Given task> Look through the data below. Show each line where the string "axes" occurs.

Extracted data>
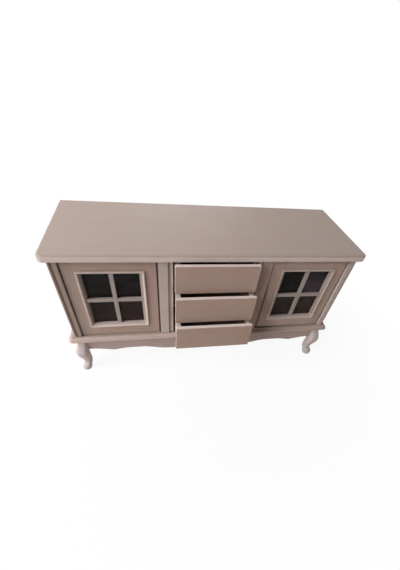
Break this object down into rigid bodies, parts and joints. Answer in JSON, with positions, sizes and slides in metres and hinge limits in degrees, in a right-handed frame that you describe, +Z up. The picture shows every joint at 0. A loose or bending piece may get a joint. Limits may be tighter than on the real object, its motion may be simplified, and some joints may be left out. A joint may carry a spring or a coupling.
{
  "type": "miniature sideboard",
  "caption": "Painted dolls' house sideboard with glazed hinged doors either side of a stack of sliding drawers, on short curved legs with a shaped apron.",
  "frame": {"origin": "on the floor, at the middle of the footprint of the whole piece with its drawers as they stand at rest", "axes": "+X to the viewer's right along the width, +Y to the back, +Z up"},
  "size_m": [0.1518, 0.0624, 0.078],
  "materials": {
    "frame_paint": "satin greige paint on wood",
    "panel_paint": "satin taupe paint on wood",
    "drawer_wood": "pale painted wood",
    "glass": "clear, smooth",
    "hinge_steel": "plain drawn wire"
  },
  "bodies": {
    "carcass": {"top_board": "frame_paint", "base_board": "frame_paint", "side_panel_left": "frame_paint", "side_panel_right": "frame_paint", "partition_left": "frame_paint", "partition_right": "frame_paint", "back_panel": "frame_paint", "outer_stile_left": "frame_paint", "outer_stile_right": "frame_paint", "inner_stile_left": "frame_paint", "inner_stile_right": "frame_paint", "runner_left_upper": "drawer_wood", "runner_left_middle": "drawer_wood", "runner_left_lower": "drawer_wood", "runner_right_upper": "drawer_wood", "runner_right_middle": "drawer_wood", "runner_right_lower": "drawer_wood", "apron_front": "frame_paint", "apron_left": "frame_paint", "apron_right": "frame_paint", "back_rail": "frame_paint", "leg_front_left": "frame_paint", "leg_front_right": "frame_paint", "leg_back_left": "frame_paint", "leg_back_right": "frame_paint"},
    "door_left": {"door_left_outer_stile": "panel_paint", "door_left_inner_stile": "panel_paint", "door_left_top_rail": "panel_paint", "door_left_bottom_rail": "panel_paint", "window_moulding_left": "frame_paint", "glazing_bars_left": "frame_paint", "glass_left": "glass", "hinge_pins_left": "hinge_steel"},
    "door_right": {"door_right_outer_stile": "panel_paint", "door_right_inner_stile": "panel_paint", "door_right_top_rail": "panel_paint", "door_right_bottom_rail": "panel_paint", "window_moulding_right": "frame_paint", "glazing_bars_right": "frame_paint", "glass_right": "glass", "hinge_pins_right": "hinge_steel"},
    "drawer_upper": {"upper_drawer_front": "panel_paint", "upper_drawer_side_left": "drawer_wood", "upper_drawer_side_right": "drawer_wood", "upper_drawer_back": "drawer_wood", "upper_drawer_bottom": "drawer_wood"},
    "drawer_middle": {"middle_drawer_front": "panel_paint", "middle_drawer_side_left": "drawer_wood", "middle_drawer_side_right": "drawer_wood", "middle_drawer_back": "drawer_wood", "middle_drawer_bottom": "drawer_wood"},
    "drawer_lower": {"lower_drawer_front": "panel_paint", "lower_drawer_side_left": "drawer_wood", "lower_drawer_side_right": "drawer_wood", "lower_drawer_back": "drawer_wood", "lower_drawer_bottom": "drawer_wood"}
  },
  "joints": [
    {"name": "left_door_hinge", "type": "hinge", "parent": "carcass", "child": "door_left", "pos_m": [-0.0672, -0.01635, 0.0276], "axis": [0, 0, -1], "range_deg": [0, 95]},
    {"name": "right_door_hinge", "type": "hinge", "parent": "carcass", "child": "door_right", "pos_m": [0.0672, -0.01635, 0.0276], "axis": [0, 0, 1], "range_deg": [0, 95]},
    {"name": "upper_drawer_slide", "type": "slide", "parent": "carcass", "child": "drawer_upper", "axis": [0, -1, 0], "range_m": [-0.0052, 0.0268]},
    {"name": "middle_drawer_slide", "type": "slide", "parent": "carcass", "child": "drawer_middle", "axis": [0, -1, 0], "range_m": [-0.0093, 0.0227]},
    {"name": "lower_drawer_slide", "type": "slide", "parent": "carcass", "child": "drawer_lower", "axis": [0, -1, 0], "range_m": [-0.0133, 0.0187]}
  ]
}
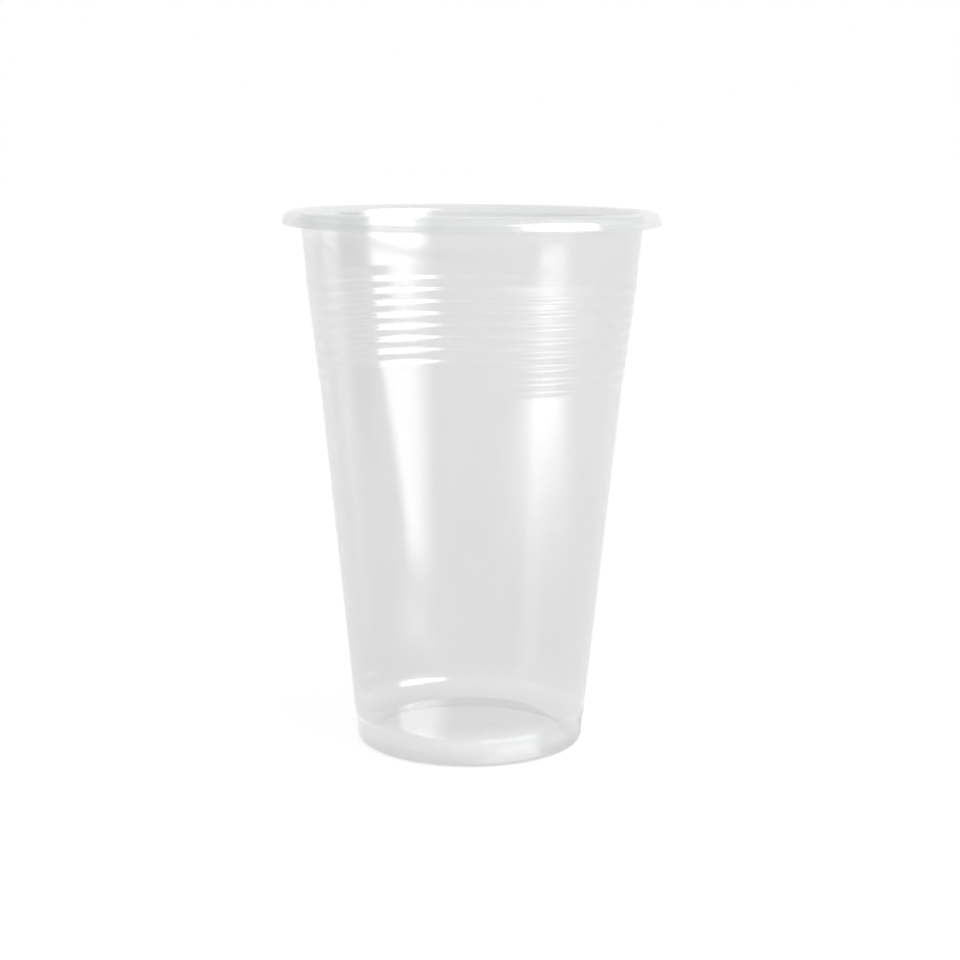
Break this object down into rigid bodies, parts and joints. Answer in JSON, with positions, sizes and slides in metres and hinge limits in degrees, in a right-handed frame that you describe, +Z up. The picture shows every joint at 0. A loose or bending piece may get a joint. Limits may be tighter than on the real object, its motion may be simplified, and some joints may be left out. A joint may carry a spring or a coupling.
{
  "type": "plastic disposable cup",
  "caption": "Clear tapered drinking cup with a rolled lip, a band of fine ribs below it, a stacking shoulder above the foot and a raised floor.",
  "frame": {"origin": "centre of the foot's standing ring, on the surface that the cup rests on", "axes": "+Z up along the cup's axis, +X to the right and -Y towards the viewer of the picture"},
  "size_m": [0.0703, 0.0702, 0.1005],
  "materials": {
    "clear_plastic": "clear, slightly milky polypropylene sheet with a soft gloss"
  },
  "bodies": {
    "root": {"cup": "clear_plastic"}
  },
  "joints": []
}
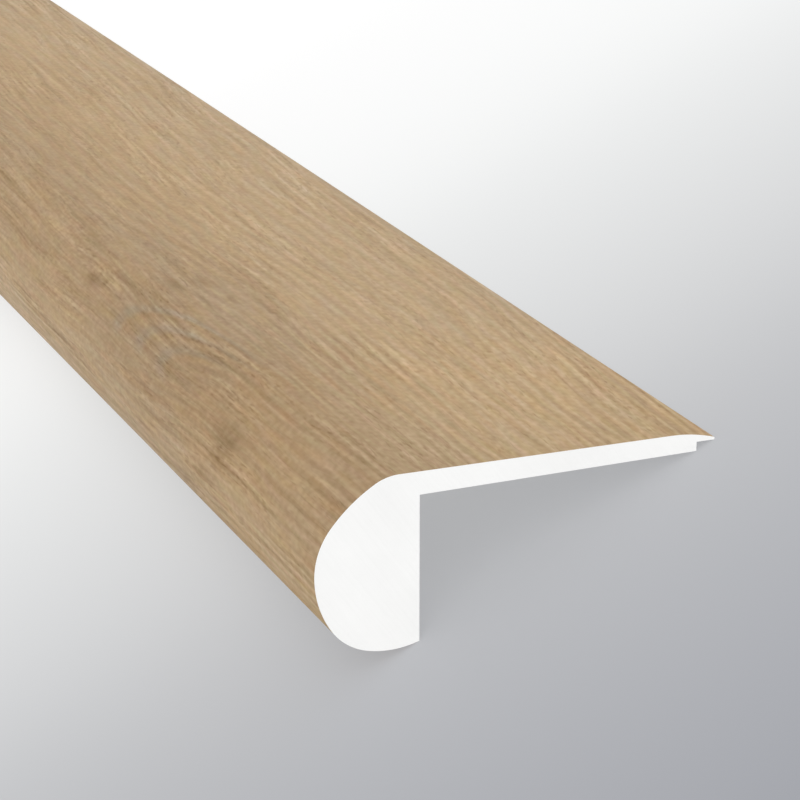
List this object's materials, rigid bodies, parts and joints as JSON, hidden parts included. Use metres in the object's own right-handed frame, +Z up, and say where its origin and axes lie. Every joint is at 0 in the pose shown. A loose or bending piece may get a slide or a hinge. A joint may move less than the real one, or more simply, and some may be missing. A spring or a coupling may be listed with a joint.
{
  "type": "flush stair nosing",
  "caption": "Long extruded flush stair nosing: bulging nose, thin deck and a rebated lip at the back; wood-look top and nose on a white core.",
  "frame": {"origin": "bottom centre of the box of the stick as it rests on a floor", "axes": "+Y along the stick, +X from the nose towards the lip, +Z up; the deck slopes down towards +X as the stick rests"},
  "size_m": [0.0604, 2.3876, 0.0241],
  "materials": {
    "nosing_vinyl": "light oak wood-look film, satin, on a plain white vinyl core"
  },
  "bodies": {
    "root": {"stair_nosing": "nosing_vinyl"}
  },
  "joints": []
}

Full output>
  "frame": {"origin": "on the floor, at the middle of the footprint of the whole piece with its drawers as they stand at rest", "axes": "+X to the viewer's right along the width, +Y to the back, +Z up"},
  "frame": {"origin": "centre of the foot's standing ring, on the surface that the cup rests on", "axes": "+Z up along the cup's axis, +X to the right and -Y towards the viewer of the picture"},
List this object's materials, rigid bodies, parts and joints as JSON, hidden parts included. Use metres in the object's own right-handed frame, +Z up, and say where its origin and axes lie. Every joint is at 0 in the pose shown. A loose or bending piece may get a slide or a hinge. A joint may move less than the real one, or more simply, and some may be missing. A spring or a coupling may be listed with a joint.
  "frame": {"origin": "bottom centre of the box of the stick as it rests on a floor", "axes": "+Y along the stick, +X from the nose towards the lip, +Z up; the deck slopes down towards +X as the stick rests"},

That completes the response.